REQUIRED TASK: Print each line exactly as it is given.

PROVIDED MATERIAL:
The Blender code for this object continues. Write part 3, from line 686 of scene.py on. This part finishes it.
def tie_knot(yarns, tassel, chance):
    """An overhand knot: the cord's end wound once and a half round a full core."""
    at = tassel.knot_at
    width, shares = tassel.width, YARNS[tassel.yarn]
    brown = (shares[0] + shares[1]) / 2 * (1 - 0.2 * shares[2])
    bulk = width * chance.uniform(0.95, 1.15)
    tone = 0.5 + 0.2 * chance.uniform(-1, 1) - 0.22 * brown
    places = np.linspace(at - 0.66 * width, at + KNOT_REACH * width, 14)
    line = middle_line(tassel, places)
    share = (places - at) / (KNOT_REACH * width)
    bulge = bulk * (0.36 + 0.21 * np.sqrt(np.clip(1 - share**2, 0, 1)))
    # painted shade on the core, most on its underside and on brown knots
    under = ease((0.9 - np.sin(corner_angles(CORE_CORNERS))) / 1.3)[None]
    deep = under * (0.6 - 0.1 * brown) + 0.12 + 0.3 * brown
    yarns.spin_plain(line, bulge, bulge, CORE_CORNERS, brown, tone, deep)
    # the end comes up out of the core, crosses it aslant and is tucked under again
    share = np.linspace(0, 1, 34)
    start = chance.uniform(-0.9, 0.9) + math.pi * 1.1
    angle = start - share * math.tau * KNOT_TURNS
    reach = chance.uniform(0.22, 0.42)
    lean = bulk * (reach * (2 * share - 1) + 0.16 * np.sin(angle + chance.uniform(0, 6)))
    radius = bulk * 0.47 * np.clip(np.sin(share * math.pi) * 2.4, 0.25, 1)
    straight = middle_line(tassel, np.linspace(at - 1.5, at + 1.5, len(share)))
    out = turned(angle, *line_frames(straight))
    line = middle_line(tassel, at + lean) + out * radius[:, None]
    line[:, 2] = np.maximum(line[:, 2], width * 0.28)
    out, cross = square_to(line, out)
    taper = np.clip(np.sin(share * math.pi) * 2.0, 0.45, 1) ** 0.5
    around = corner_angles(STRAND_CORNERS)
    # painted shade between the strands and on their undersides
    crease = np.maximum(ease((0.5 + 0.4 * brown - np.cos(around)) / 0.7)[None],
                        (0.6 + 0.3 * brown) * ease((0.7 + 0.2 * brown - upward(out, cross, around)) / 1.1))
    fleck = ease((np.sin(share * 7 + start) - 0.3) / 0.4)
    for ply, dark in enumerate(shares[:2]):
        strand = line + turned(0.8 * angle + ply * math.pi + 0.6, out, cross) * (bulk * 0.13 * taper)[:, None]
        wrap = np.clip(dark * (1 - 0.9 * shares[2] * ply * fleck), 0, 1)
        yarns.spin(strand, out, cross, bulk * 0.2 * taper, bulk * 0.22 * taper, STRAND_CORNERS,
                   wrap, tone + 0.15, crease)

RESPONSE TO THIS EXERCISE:
The Blender code for this object continues. Write part 3, from line 686 of scene.py on. This part finishes it.
def tie_knot(yarns, tassel, chance):
    """An overhand knot: the cord's end wound once and a half round a full core."""
    at = tassel.knot_at
    width, shares = tassel.width, YARNS[tassel.yarn]
    brown = (shares[0] + shares[1]) / 2 * (1 - 0.2 * shares[2])
    bulk = width * chance.uniform(0.95, 1.15)
    tone = 0.5 + 0.2 * chance.uniform(-1, 1) - 0.22 * brown
    places = np.linspace(at - 0.66 * width, at + KNOT_REACH * width, 14)
    line = middle_line(tassel, places)
    share = (places - at) / (KNOT_REACH * width)
    bulge = bulk * (0.36 + 0.21 * np.sqrt(np.clip(1 - share**2, 0, 1)))
    # painted shade on the core, most on its underside and on brown knots
    under = ease((0.9 - np.sin(corner_angles(CORE_CORNERS))) / 1.3)[None]
    deep = under * (0.6 - 0.1 * brown) + 0.12 + 0.3 * brown
    yarns.spin_plain(line, bulge, bulge, CORE_CORNERS, brown, tone, deep)
    # the end comes up out of the core, crosses it aslant and is tucked under again
    share = np.linspace(0, 1, 34)
    start = chance.uniform(-0.9, 0.9) + math.pi * 1.1
    angle = start - share * math.tau * KNOT_TURNS
    reach = chance.uniform(0.22, 0.42)
    lean = bulk * (reach * (2 * share - 1) + 0.16 * np.sin(angle + chance.uniform(0, 6)))
    radius = bulk * 0.47 * np.clip(np.sin(share * math.pi) * 2.4, 0.25, 1)
    straight = middle_line(tassel, np.linspace(at - 1.5, at + 1.5, len(share)))
    out = turned(angle, *line_frames(straight))
    line = middle_line(tassel, at + lean) + out * radius[:, None]
    line[:, 2] = np.maximum(line[:, 2], width * 0.28)
    out, cross = square_to(line, out)
    taper = np.clip(np.sin(share * math.pi) * 2.0, 0.45, 1) ** 0.5
    around = corner_angles(STRAND_CORNERS)
    # painted shade between the strands and on their undersides
    crease = np.maximum(ease((0.5 + 0.4 * brown - np.cos(around)) / 0.7)[None],
                        (0.6 + 0.3 * brown) * ease((0.7 + 0.2 * brown - upward(out, cross, around)) / 1.1))
    fleck = ease((np.sin(share * 7 + start) - 0.3) / 0.4)
    for ply, dark in enumerate(shares[:2]):
        strand = line + turned(0.8 * angle + ply * math.pi + 0.6, out, cross) * (bulk * 0.13 * taper)[:, None]
        wrap = np.clip(dark * (1 - 0.9 * shares[2] * ply * fleck), 0, 1)
        yarns.spin(strand, out, cross, bulk * 0.2 * taper, bulk * 0.22 * taper, STRAND_CORNERS,
                   wrap, tone + 0.15, crease)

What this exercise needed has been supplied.